Capital Budgeting with Minimal Cash (#145)
/In this podcast episode, we talk about how to deal with fixed asset acquisition issues when there is not much available cash. Key points made are noted below.
The last episode was about alternative ways to review a capital budgeting proposal. A listener contacted me and pointed out that there’s a scenario where you have to throw out most of the project evaluation rules and try something different. So, this episode is about capital budgeting when you don’t have much cash. This could involve a startup company, or any business that’s fallen on hard times. The chances are good that you’ll encounter one of these bad cash flow situations sometime during your career, so the following discussion might be of some use.
How to Conserve Cash Outflows in Capital Budgeting
Now, obviously, the one and only principle in this situation is to conserve cash, which is kind of hard when the very nature of capital budgeting is to spend cash. So, we need to figure out ways to get the maximum return on investment as fast as possible, while spending next to nothing. Here are some options.
First, see if you can repair what you already have, or root around in the warehouse and see if you have old equipment that can be repaired. Repairs are usually way less expensive than buying a whole new machine. Now, the machine may be inefficient, but since you’re not spending much money on it, that could be OK.
Next, see about the extending the operating hours of the existing equipment. It may be a lot less expensive to have a few people work an extra shift – even if they’re not very efficient – than to buy new equipment. Better yet, don’t just work two shifts – run the machine for three shifts. Efficiency will absolutely go down if you do this, because the machine will need more maintenance time – but it still saves cash.
Also, focus hard on outsourcing instead of capital purchases. Even if the returns are a bit worse by shifting work to a supplier, that’s still better than having to invest cash in new equipment. The situation – hopefully – will improve at some point in the future, so keep your options open for bringing production back in house. This might mean signing off on just a short-term deal with a supplier.
Another point, and which I talked about in the last episode, is putting a major focus on buying second-hand equipment. It can be so much less expensive that you may want to create a company rule that only the CEO can authorize the purchase of new equipment. Now. Old equipment may not be overly efficient, and it may be in need of repair, and it may have a short useful life. Doesn’t matter. As long as it’s cheap.
Also, take a hard look at leasing. The company may not be in very good financial condition, but it may still be possible to get a leasing company to issue a lease, since it can use the equipment you’re buying as collateral. This is worth it just to avoid an up-front cash payment.
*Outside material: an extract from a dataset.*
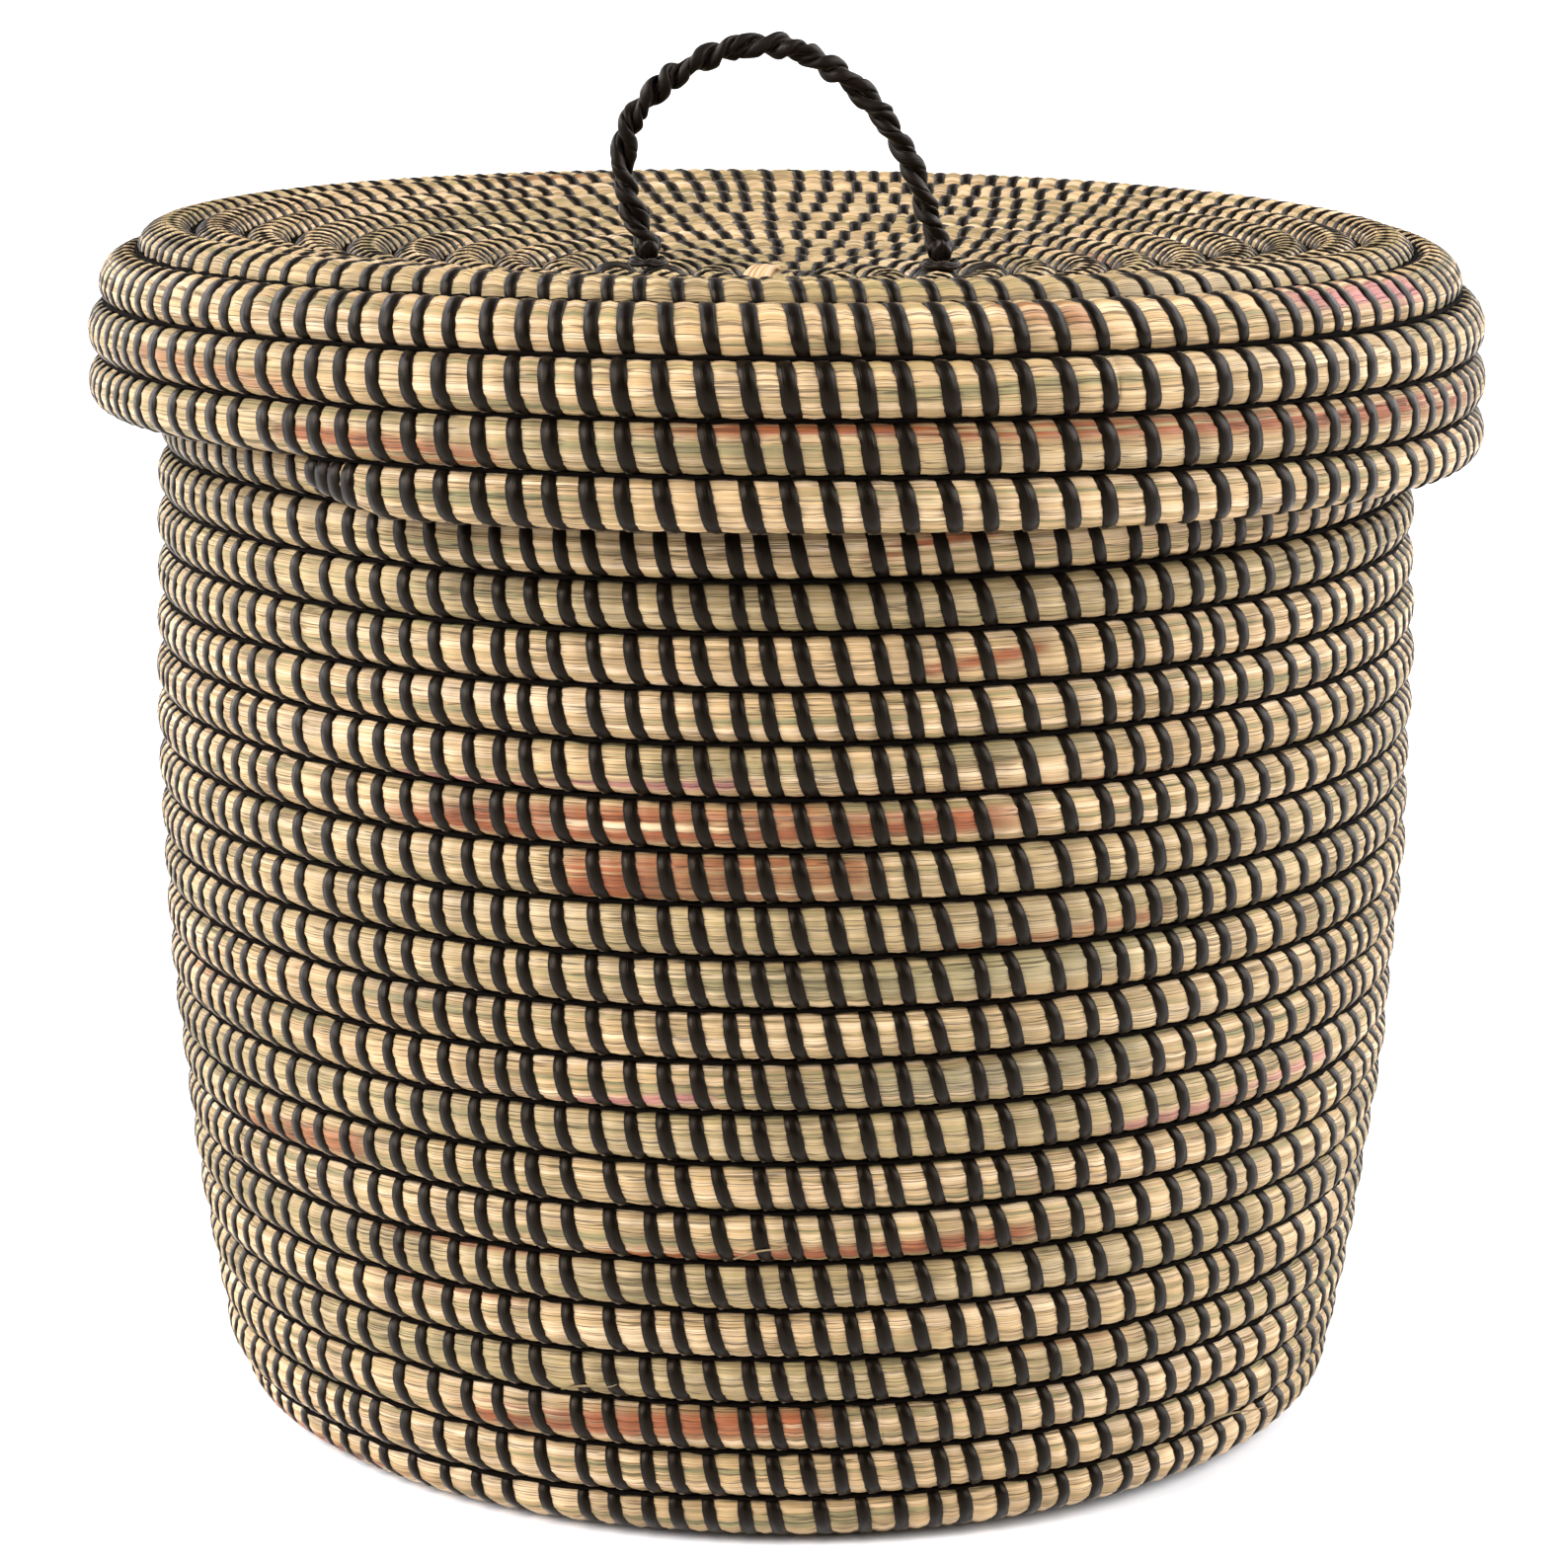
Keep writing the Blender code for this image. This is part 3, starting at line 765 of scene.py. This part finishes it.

How to Maximize Cash Inflows in Capital Budgeting
That pretty much covers the cash outflow end of things. Let’s look at the corresponding cash inflows. The focus needs to be on providing an immediate benefit – as in, cash receipts tomorrow. So if you can acquire equipment that can generate revenue in a day, that’s better than acquiring equipment that takes so long to set up that you can’t even get it operational for a month.
This also means that you have to focus on capital purchases for revenue that’s in the low hanging fruit category. In other words, to paraphrase the Field of Dreams movie, if you buy the equipment, they will come. If there’s any chance at all that revenues won’t happen, then skip the purchase. This is no time to be taking changes on speculative revenues.
Parting Thoughts
And that about covers it. You may have noticed that I didn’t talk about net present value analysis. That’s because the scenario I’ve been addressing is pure survival mode. And when you’re in survival mode, you do not worry about multi-year returns on investment. The main point is to survive for another day, so net present value is not overly relevant.
Also, I’ve kept pointing out that some of the investment choices may not result in the most efficient operations. That’s OK in the short term, but should be addressed in the long term, when you’ll presumably have more money to enhance operations.
And an additional problem is that following the recommendations I’ve laid out here could very result in a hodge podge of equipment that doesn’t work together very well. That may be OK if you’re buying used equipment, since the useful lives of these items may be fairly short.
So if you do everything right and cash flow starts to go back up, you can sell off these old machines in a year or two and use your new excess cash to buy what you wanted in the first place.